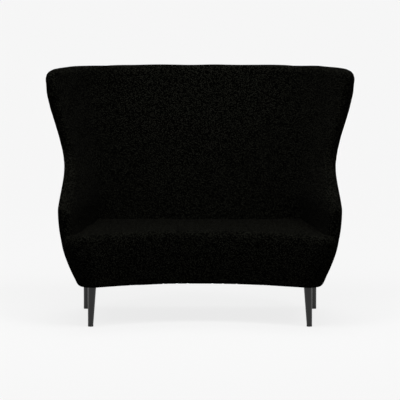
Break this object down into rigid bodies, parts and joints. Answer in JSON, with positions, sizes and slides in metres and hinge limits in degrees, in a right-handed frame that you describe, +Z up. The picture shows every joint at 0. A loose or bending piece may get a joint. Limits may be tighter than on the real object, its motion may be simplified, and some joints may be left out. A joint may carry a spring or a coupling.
{
  "type": "high back settee",
  "caption": "High back settee for two with a wrap-round winged back, low arms, a tight seat with a hollow front, and four tapered legs.",
  "frame": {"origin": "on the floor below the middle of the bounding box", "axes": "+X to the right seen from the front, +Y to the back, +Z up"},
  "size_m": [1.598, 0.8557, 1.283],
  "materials": {
    "foam": "pale upholstery foam",
    "glide": "black plastic",
    "leg": "black stained, satin",
    "lining": "thin black lining",
    "plywood": "bare plywood",
    "steel": "plain steel",
    "timber": "bare hardwood",
    "upholstery": "black boucle, matt",
    "webbing": "woven elastic webbing"
  },
  "bodies": {
    "root": {"arm_foam_left": "foam", "arm_foam_right": "foam", "arm_front_rib_left": "plywood", "arm_front_rib_right": "plywood", "arm_rail_left": "timber", "arm_rail_right": "timber", "back_foam": "foam", "back_lumbar_rail": "timber", "back_post_centre": "plywood", "back_post_left": "plywood", "back_post_right": "plywood", "back_top_rail": "timber", "back_webbing": "webbing", "dust_cover": "lining", "front_corner_block_left": "timber", "front_corner_block_right": "timber", "front_rail": "timber", "hanger_bolts": "steel", "inside_arm_cover_left": "upholstery", "inside_arm_cover_right": "upholstery", "inside_back_cover": "upholstery", "leg_front_left": "leg", "leg_front_right": "leg", "leg_glide_front_left": "glide", "leg_glide_front_right": "glide", "leg_glide_rear_left": "glide", "leg_glide_rear_right": "glide", "leg_plate_screws": "steel", "leg_plates": "steel", "leg_rear_left": "leg", "leg_rear_right": "leg", "outside_arm_cover_left": "upholstery", "outside_arm_cover_right": "upholstery", "outside_back_cover": "upholstery", "rear_corner_block_left": "timber", "rear_corner_block_right": "timber", "rear_rail": "timber", "seat_cover": "upholstery", "seat_foam": "foam", "seat_stretcher_left": "timber", "seat_stretcher_right": "timber", "seat_webbing_across": "webbing", "seat_webbing_lengthwise": "webbing", "side_lumbar_rail_left": "timber", "side_lumbar_rail_right": "timber", "side_rail_left": "timber", "side_rail_right": "timber", "wing_rib_left": "plywood", "wing_rib_right": "plywood", "wing_top_rail_left": "timber", "wing_top_rail_right": "timber"}
  },
  "joints": []
}
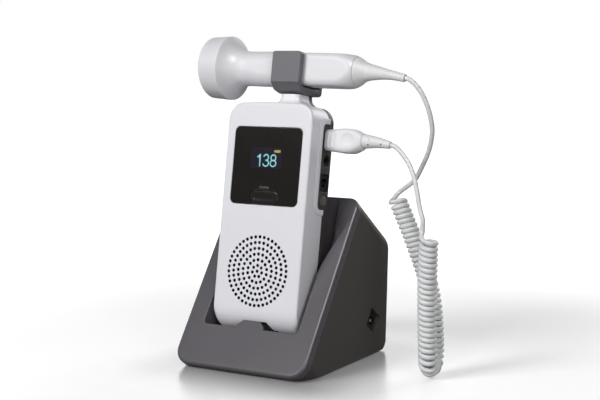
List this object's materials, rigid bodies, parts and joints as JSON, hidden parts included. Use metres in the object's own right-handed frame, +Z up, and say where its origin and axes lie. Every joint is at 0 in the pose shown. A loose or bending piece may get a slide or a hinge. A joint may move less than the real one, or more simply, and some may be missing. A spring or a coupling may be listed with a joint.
{
  "type": "fetal doppler",
  "caption": "Hand-held fetal doppler in a sloped charging cradle, with a round-headed probe in a top holder and a plugged curly cord.",
  "frame": {"origin": "on the table, under the middle of the box round everything but the cord and its plug", "axes": "+Z up; +X to the right of a person facing the display, the side that the cord leaves; +Y from the front to the back"},
  "size_m": [0.1683, 0.1102, 0.2027],
  "materials": {
    "cover_grey": "fine matt grey",
    "shell_dark": "fine matt dark grey",
    "shell_white": "satin white",
    "window_black": "glossy black",
    "display_dark": "dark display",
    "jack_black": "black",
    "foot_rubber": "soft",
    "cord_jacket": "light grey jacket",
    "boot_soft": "warm white",
    "circuit_board": "green board",
    "screw_steel": "plated",
    "contact_gold": "gold plated",
    "speaker_black": "paper cone",
    "crystal": "fired",
    "damper": "filled",
    "battery": "wrapped"
  },
  "bodies": {
    "cradle": {"cradle_base_plate": "shell_dark", "cradle_circuit_board": "circuit_board", "foot_1": "foot_rubber", "foot_2": "foot_rubber", "foot_3": "foot_rubber", "foot_4": "foot_rubber", "base_screw_1": "screw_steel", "base_screw_2": "screw_steel", "base_screw_3": "screw_steel", "base_screw_4": "screw_steel", "cradle_front_cover": "cover_grey", "cradle_rear_shell": "shell_dark", "cradle_dc_jack": "jack_black", "cradle_jack_pin": "screw_steel", "contact_block": "jack_black"},
    "handset": {"curly_cord": "cord_jacket", "lead_from_probe": "cord_jacket", "lead_to_plug": "cord_jacket", "handset_front_shell": "shell_white", "handset_rear_shell": "shell_dark", "display_window": "window_black", "display_module": "display_dark", "main_circuit_board": "circuit_board", "speaker_basket": "screw_steel", "speaker_cone": "speaker_black", "battery_pack": "battery", "battery_door": "shell_dark", "battery_door_screw": "screw_steel", "probe_socket": "jack_black", "headphone_jack": "jack_black", "handset_dc_jack": "jack_black", "charge_pad_left": "contact_gold", "charge_pad_right": "contact_gold", "probe_holder": "cover_grey", "holder_screw": "screw_steel", "board_screw_1": "screw_steel", "board_screw_2": "screw_steel", "board_screw_3": "screw_steel", "board_screw_4": "screw_steel"},
    "probe": {"probe_head_shell": "shell_white", "probe_handle_shell": "shell_white", "acoustic_face": "boot_soft", "crystal_disc": "crystal", "damping_block": "damper", "probe_circuit_board": "circuit_board", "probe_strain_relief": "boot_soft"},
    "plug": {"plug_body": "shell_white", "plug_nose": "jack_black", "plug_strain_relief": "boot_soft"},
    "power_key": {"power_key": "window_black"},
    "side_button": {"side_button": "shell_dark"},
    "contact_pin_left": {"contact_pin_left": "contact_gold"},
    "contact_pin_right": {"contact_pin_right": "contact_gold"}
  },
  "joints": [
    {"name": "handset_lift", "type": "slide", "parent": "cradle", "child": "handset", "axis": [0, 0.1685, 0.9857], "range_m": [0, 0.1]},
    {"name": "probe_lift", "type": "slide", "parent": "handset", "child": "probe", "axis": [0, 0.1685, 0.9857], "range_m": [0, 0.03], "deforming": ["lead_from_probe"]},
    {"name": "plug_pull", "type": "slide", "parent": "handset", "child": "plug", "axis": [1, 0, 0], "range_m": [0, 0.012], "deforming": ["lead_to_plug"]},
    {"name": "power_key_press", "type": "slide", "parent": "handset", "child": "power_key", "axis": [0, 0.9857, -0.1685], "range_m": [0, 0.0008], "stiffness_N_per_m": 1500, "springref_m": -0.0005},
    {"name": "side_button_press", "type": "slide", "parent": "handset", "child": "side_button", "axis": [-1, 0, 0], "range_m": [0, 0.0006], "stiffness_N_per_m": 1500, "springref_m": -0.0005},
    {"name": "contact_pin_left_press", "type": "slide", "parent": "cradle", "child": "contact_pin_left", "axis": [0, -0.1685, -0.9857], "range_m": [0, 0.0009], "stiffness_N_per_m": 400, "springref_m": -0.0005},
    {"name": "contact_pin_right_press", "type": "slide", "parent": "cradle", "child": "contact_pin_right", "axis": [0, -0.1685, -0.9857], "range_m": [0, 0.0009], "stiffness_N_per_m": 400, "springref_m": -0.0005}
  ]
}
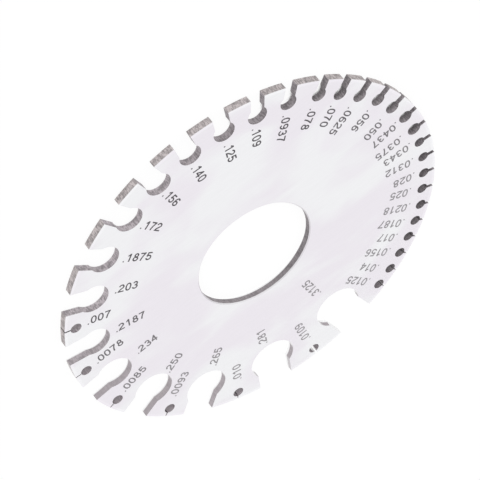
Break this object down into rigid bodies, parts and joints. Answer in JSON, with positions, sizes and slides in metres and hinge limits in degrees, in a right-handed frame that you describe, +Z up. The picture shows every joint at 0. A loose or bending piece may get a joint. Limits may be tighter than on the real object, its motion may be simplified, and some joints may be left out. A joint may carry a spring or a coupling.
{
  "type": "wire gauge",
  "caption": "Round flat steel plate with keyhole slots of graded widths round its rim and a plain centre hole, used to gauge wire and sheet metal.",
  "frame": {"origin": "on the plate's axis at its underside, the centre of the base of its box", "axes": "+Z up through the thickness, out of the side that carries the decimal sizes; seen from +Z, slot 0 lies 108 degrees anticlockwise from +X and the gauge numbers run clockwise"},
  "size_m": [0.08, 0.08, 0.0016],
  "materials": {
    "satin_steel": "satin ground faces, near white, with dull grey cut edges"
  },
  "bodies": {
    "root": {"gauge_plate": "satin_steel"}
  },
  "joints": []
}
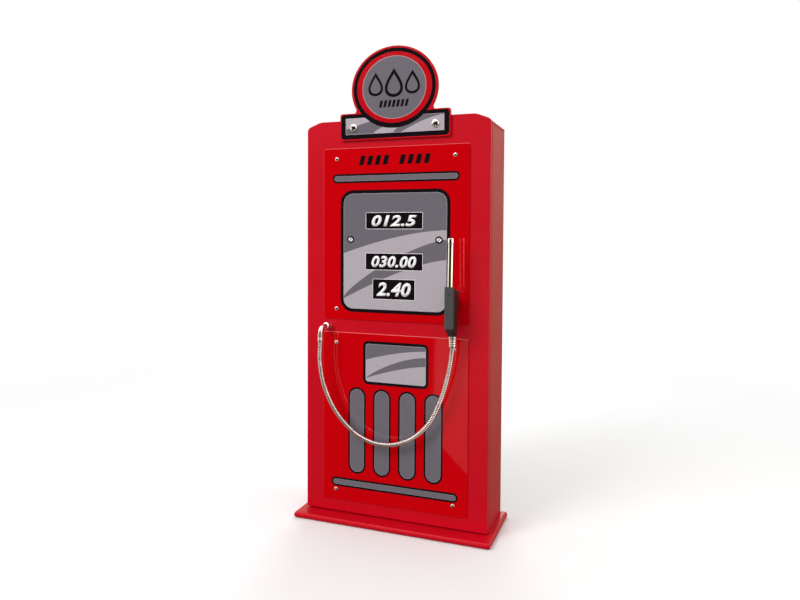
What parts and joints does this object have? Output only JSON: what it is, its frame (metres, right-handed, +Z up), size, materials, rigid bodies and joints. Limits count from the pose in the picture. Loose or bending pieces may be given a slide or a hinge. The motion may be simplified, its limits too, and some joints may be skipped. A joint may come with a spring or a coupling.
{
  "type": "gas pump cabinet",
  "caption": "Tall painted board cabinet styled as a fuel pump: hinged front with glossy panels, round sign, steel hose loop and lift-off nozzle.",
  "frame": {"origin": "centre of the base plate's underside, on the floor", "axes": "+Z up, front board faces -Y, +X to the right for someone who faces the front"},
  "size_m": [0.6434, 0.2805, 1.4845],
  "materials": {
    "red_paint": "satin red lacquer on fibreboard",
    "sign_paint": "satin bright red lacquer on fibreboard",
    "hardboard": "bare brown hardboard",
    "red_acrylic": "high gloss cast acrylic",
    "chrome": "bright chrome plate",
    "steel_hose": "interlocked steel strip, shiny",
    "zinc_steel": "zinc plated",
    "dark_plastic": "satin moulded dark grey",
    "black_plastic": "moulded black",
    "white_plastic": "moulded white",
    "magnet": "sintered ferrite",
    "print_grey": "printed grey vinyl",
    "print_light": "printed light grey vinyl",
    "print_black": "printed black vinyl",
    "print_white": "printed white vinyl",
    "print_red": "printed red vinyl"
  },
  "bodies": {
    "cabinet": {"base_plate": "red_paint", "left_side": "red_paint", "right_side": "red_paint", "top_board": "red_paint", "bottom_board": "red_paint", "lower_shelf": "red_paint", "middle_shelf": "red_paint", "upper_shelf": "red_paint", "back_panel": "hardboard", "shelf_pin_1": "zinc_steel", "shelf_pin_2": "zinc_steel", "shelf_pin_3": "zinc_steel", "shelf_pin_4": "zinc_steel", "shelf_pin_5": "zinc_steel", "shelf_pin_6": "zinc_steel", "shelf_pin_7": "zinc_steel", "shelf_pin_8": "zinc_steel", "frame_leaf_top": "zinc_steel", "frame_leaf_middle": "zinc_steel", "frame_leaf_bottom": "zinc_steel", "hinge_pin_top": "zinc_steel", "hinge_pin_middle": "zinc_steel", "hinge_pin_bottom": "zinc_steel", "catch_housing": "white_plastic", "catch_magnet": "magnet"},
    "door": {"front_board": "red_paint", "sign_board": "sign_paint", "upper_panel": "red_acrylic", "lower_panel": "red_acrylic", "panel_screw_1": "chrome", "panel_screw_2": "chrome", "panel_screw_3": "chrome", "panel_screw_4": "chrome", "panel_screw_5": "chrome", "panel_screw_6": "chrome", "panel_screw_7": "chrome", "panel_screw_8": "chrome", "sign_screw_left": "chrome", "sign_screw_right": "chrome", "outlet_dome": "chrome", "hose_elbow": "chrome", "hose_sleeve": "chrome", "hose": "steel_hose", "door_leaf_top": "zinc_steel", "door_leaf_middle": "zinc_steel", "door_leaf_bottom": "zinc_steel", "outlet_locknut": "zinc_steel", "holder_screw_upper": "zinc_steel", "holder_screw_lower": "zinc_steel", "strike_plate": "zinc_steel", "nozzle_holder": "black_plastic"},
    "nozzle": {"grip": "dark_plastic", "grip_collar": "dark_plastic", "hose_ferrule": "chrome", "spout": "chrome", "spout_tip": "chrome"}
  },
  "joints": [
    {"name": "door_hinge", "type": "hinge", "parent": "cabinet", "child": "door", "pos_m": [-0.304, -0.0531, 0.6445], "axis": [0, 0, -1], "range_deg": [0, 110]},
    {"name": "nozzle_lift", "type": "slide", "parent": "door", "child": "nozzle", "axis": [0, 0, 1], "range_m": [0, 0.0165]}
  ]
}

(Stated goal) Only the number is needed here: how many lines of the records contain "with"?

(Solved problem) 9